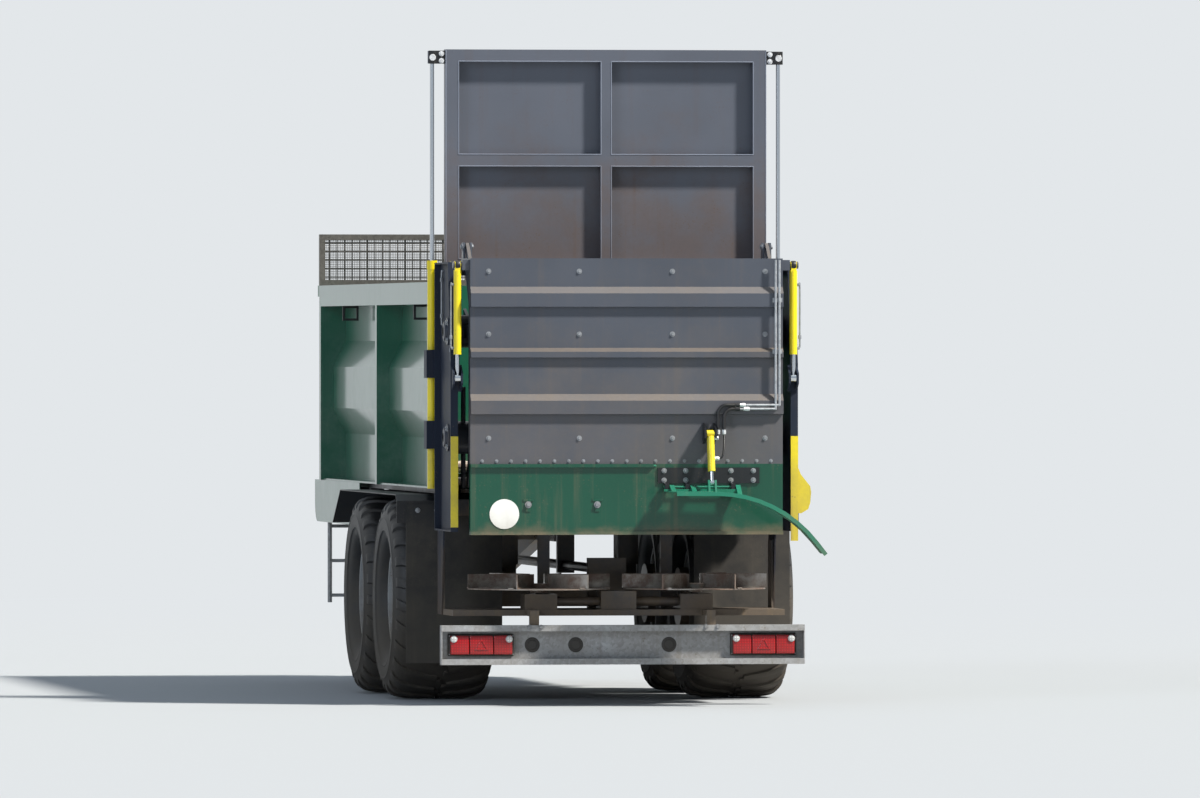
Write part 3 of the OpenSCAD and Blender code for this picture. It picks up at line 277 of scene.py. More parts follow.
def dress(add, share, clean, dirty, rough, bumps, cover=1.0, metal=None, sockets=None):
    """Ends a material whose dirt has a share. The colour goes from clean to dirty by cover times the share,
    and roughness and metallic go between the numbers of their pairs. Each bump is a height, a strength and a
    distance in metres, and lies on the one before. Sockets are numbers that are the same all over."""
    hidden = share if cover == 1 else add("Math", {0: share, 1: cover}, **PRODUCT)
    ends = {"Base Color": add("Mix", {0: hidden, 6: clean, 7: dirty}, **BLEND)}
    for key, pair in {"Roughness": rough, "Metallic": metal}.items():
        if pair:
            ends[key] = add("MapRange", {"Value": share, "To Min": pair[0], "To Max": pair[1]})
    for height, strength, distance in bumps:
        bump = {"Height": height, "Strength": strength, "Distance": distance}
        if "Normal" in ends:
            bump["Normal"] = ends["Normal"]
        ends["Normal"] = add("Bump", bump)
    shader = add("BsdfPrincipled", {**ends, **(sockets or {})})
    add("OutputMaterial", {"Surface": shader})


def soiled(add, where, low, high, amount, streaks, splash):
    """Share of dirt. A patchy film lies below the height high and is full at low, streaks run down with the
    rain about every 60 mm, and splash is drops of 5 to 20 mm in groups."""
    height = add("SeparateXYZ", {0: where}, "Z")
    patches = add("TexNoise", {"Vector": where, "Scale": 3.1, "Detail": 9.0, "Roughness": 0.68})
    below = add("MapRange", {0: height, 1: high, 2: low}, **SMOOTH)
    patches = add("Math", {0: patches, 1: 0.8}, **PRODUCT)
    film = add("Math", {0: below, 1: 0.42, 2: patches}, **GROWN)
    film = add("MapRange", {0: film, 1: 0.44, 2: 0.86}, **SMOOTH)
    share = add("Math", {0: film, 1: amount}, **PRODUCT)
    if streaks:
        thin = add("Mapping", {"Vector": where, "Scale": (17.0, 17.0, 0.7)})
        runs = add("TexNoise", {"Vector": thin, "Scale": 1.0, "Detail": 6.0, "Roughness": 0.6})
        runs = add("MapRange", {0: runs, 1: 0.52, 2: 0.74}, **SMOOTH)
        share = add("Math", {0: runs, 1: streaks, 2: share}, **GROWN)
    drops = add("TexVoronoi", {"Vector": where, "Scale": 46.0}, "Distance")
    groups = add("TexNoise", {"Vector": where, "Scale": 7.0, "Detail": 5.0, "Roughness": 0.7})
    drops = add("MapRange", {0: drops, 1: 0.34, 2: 0.16}, **SMOOTH)
    groups = add("MapRange", {0: groups, 1: 0.5, 2: 0.66}, **SMOOTH)
    drops = add("Math", {0: drops, 1: groups}, **PRODUCT)
    return add("Math", {0: drops, 1: splash, 2: share}, **GROWN)


def enamel(add, where, colour, dirt, rough, coat, low, high, film, streaks, splash, fade=0.1, gloss=0.5,
           ledge=0.0):
    """Sprayed two-pack machine enamel: a smooth gloss with the slight ripple of sprayed paint, 7 mm apart,
    which dulls and browns where dust and manure stick to it. Broad patches are darker by the share fade, and
    faces that look up are lightened as much as ledge says: partly dust lying on them, partly a painted
    highlight."""
    broad = add("TexNoise", {"Vector": where, "Scale": 1.7, "Detail": 4.0})
    broad = add("MapRange", {0: broad, 1: 0.3, 2: 0.75}, **SMOOTH)
    paint = add("Mix", {0: broad, 6: linear(colour), 7: linear(colour, 1 - fade)}, **BLEND)
    share = soiled(add, where, low, high, film, streaks, splash)
    # Faces that look up are lightened: partly dust lying on them, partly a painted highlight where the light
    # falls.
    if ledge:
        up = add("SeparateXYZ", {0: add("TexCoord", give="Normal")}, "Z")
        up = add("MapRange", {0: up, 1: 0.3, 2: 0.75}, **SMOOTH)
        share = add("Math", {0: up, 1: ledge, 2: share}, **GROWN)
    grime = add("TexNoise", {"Vector": where, "Scale": 38.0, "Detail": 5.0, "Roughness": 0.7})
    grime = add("Mix", {0: grime, 6: linear(dirt, 0.62), 7: linear(dirt)}, **BLEND)
    ripple = add("TexNoise", {"Vector": where, "Scale": 140.0})
    dents = add("TexNoise", {"Vector": where, "Scale": 2.4})
    dress(add, share, paint, grime, (rough, 0.85),
          [(ripple, 0.25, 0.0006), (dents, 0.5, 0.004), (share, 0.35, 0.0015)],
          sockets={"Specular IOR Level": gloss, "Coat Weight": coat, "Coat Roughness": 0.08})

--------

Write out the listing once more, matching it exactly.

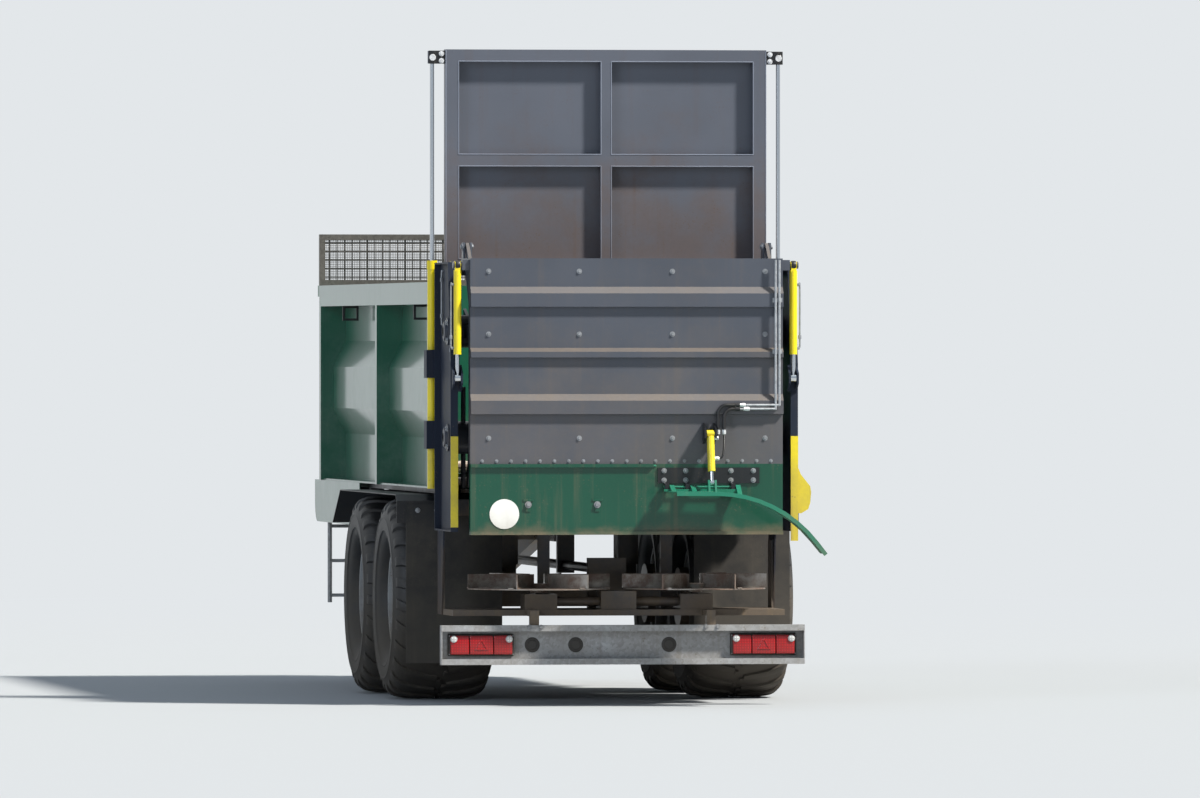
Write part 3 of the OpenSCAD and Blender code for this picture. It picks up at line 277 of scene.py. More parts follow.
def dress(add, share, clean, dirty, rough, bumps, cover=1.0, metal=None, sockets=None):
    """Ends a material whose dirt has a share. The colour goes from clean to dirty by cover times the share,
    and roughness and metallic go between the numbers of their pairs. Each bump is a height, a strength and a
    distance in metres, and lies on the one before. Sockets are numbers that are the same all over."""
    hidden = share if cover == 1 else add("Math", {0: share, 1: cover}, **PRODUCT)
    ends = {"Base Color": add("Mix", {0: hidden, 6: clean, 7: dirty}, **BLEND)}
    for key, pair in {"Roughness": rough, "Metallic": metal}.items():
        if pair:
            ends[key] = add("MapRange", {"Value": share, "To Min": pair[0], "To Max": pair[1]})
    for height, strength, distance in bumps:
        bump = {"Height": height, "Strength": strength, "Distance": distance}
        if "Normal" in ends:
            bump["Normal"] = ends["Normal"]
        ends["Normal"] = add("Bump", bump)
    shader = add("BsdfPrincipled", {**ends, **(sockets or {})})
    add("OutputMaterial", {"Surface": shader})


def soiled(add, where, low, high, amount, streaks, splash):
    """Share of dirt. A patchy film lies below the height high and is full at low, streaks run down with the
    rain about every 60 mm, and splash is drops of 5 to 20 mm in groups."""
    height = add("SeparateXYZ", {0: where}, "Z")
    patches = add("TexNoise", {"Vector": where, "Scale": 3.1, "Detail": 9.0, "Roughness": 0.68})
    below = add("MapRange", {0: height, 1: high, 2: low}, **SMOOTH)
    patches = add("Math", {0: patches, 1: 0.8}, **PRODUCT)
    film = add("Math", {0: below, 1: 0.42, 2: patches}, **GROWN)
    film = add("MapRange", {0: film, 1: 0.44, 2: 0.86}, **SMOOTH)
    share = add("Math", {0: film, 1: amount}, **PRODUCT)
    if streaks:
        thin = add("Mapping", {"Vector": where, "Scale": (17.0, 17.0, 0.7)})
        runs = add("TexNoise", {"Vector": thin, "Scale": 1.0, "Detail": 6.0, "Roughness": 0.6})
        runs = add("MapRange", {0: runs, 1: 0.52, 2: 0.74}, **SMOOTH)
        share = add("Math", {0: runs, 1: streaks, 2: share}, **GROWN)
    drops = add("TexVoronoi", {"Vector": where, "Scale": 46.0}, "Distance")
    groups = add("TexNoise", {"Vector": where, "Scale": 7.0, "Detail": 5.0, "Roughness": 0.7})
    drops = add("MapRange", {0: drops, 1: 0.34, 2: 0.16}, **SMOOTH)
    groups = add("MapRange", {0: groups, 1: 0.5, 2: 0.66}, **SMOOTH)
    drops = add("Math", {0: drops, 1: groups}, **PRODUCT)
    return add("Math", {0: drops, 1: splash, 2: share}, **GROWN)


def enamel(add, where, colour, dirt, rough, coat, low, high, film, streaks, splash, fade=0.1, gloss=0.5,
           ledge=0.0):
    """Sprayed two-pack machine enamel: a smooth gloss with the slight ripple of sprayed paint, 7 mm apart,
    which dulls and browns where dust and manure stick to it. Broad patches are darker by the share fade, and
    faces that look up are lightened as much as ledge says: partly dust lying on them, partly a painted
    highlight."""
    broad = add("TexNoise", {"Vector": where, "Scale": 1.7, "Detail": 4.0})
    broad = add("MapRange", {0: broad, 1: 0.3, 2: 0.75}, **SMOOTH)
    paint = add("Mix", {0: broad, 6: linear(colour), 7: linear(colour, 1 - fade)}, **BLEND)
    share = soiled(add, where, low, high, film, streaks, splash)
    # Faces that look up are lightened: partly dust lying on them, partly a painted highlight where the light
    # falls.
    if ledge:
        up = add("SeparateXYZ", {0: add("TexCoord", give="Normal")}, "Z")
        up = add("MapRange", {0: up, 1: 0.3, 2: 0.75}, **SMOOTH)
        share = add("Math", {0: up, 1: ledge, 2: share}, **GROWN)
    grime = add("TexNoise", {"Vector": where, "Scale": 38.0, "Detail": 5.0, "Roughness": 0.7})
    grime = add("Mix", {0: grime, 6: linear(dirt, 0.62), 7: linear(dirt)}, **BLEND)
    ripple = add("TexNoise", {"Vector": where, "Scale": 140.0})
    dents = add("TexNoise", {"Vector": where, "Scale": 2.4})
    dress(add, share, paint, grime, (rough, 0.85),
          [(ripple, 0.25, 0.0006), (dents, 0.5, 0.004), (share, 0.35, 0.0015)],
          sockets={"Specular IOR Level": gloss, "Coat Weight": coat, "Coat Roughness": 0.08})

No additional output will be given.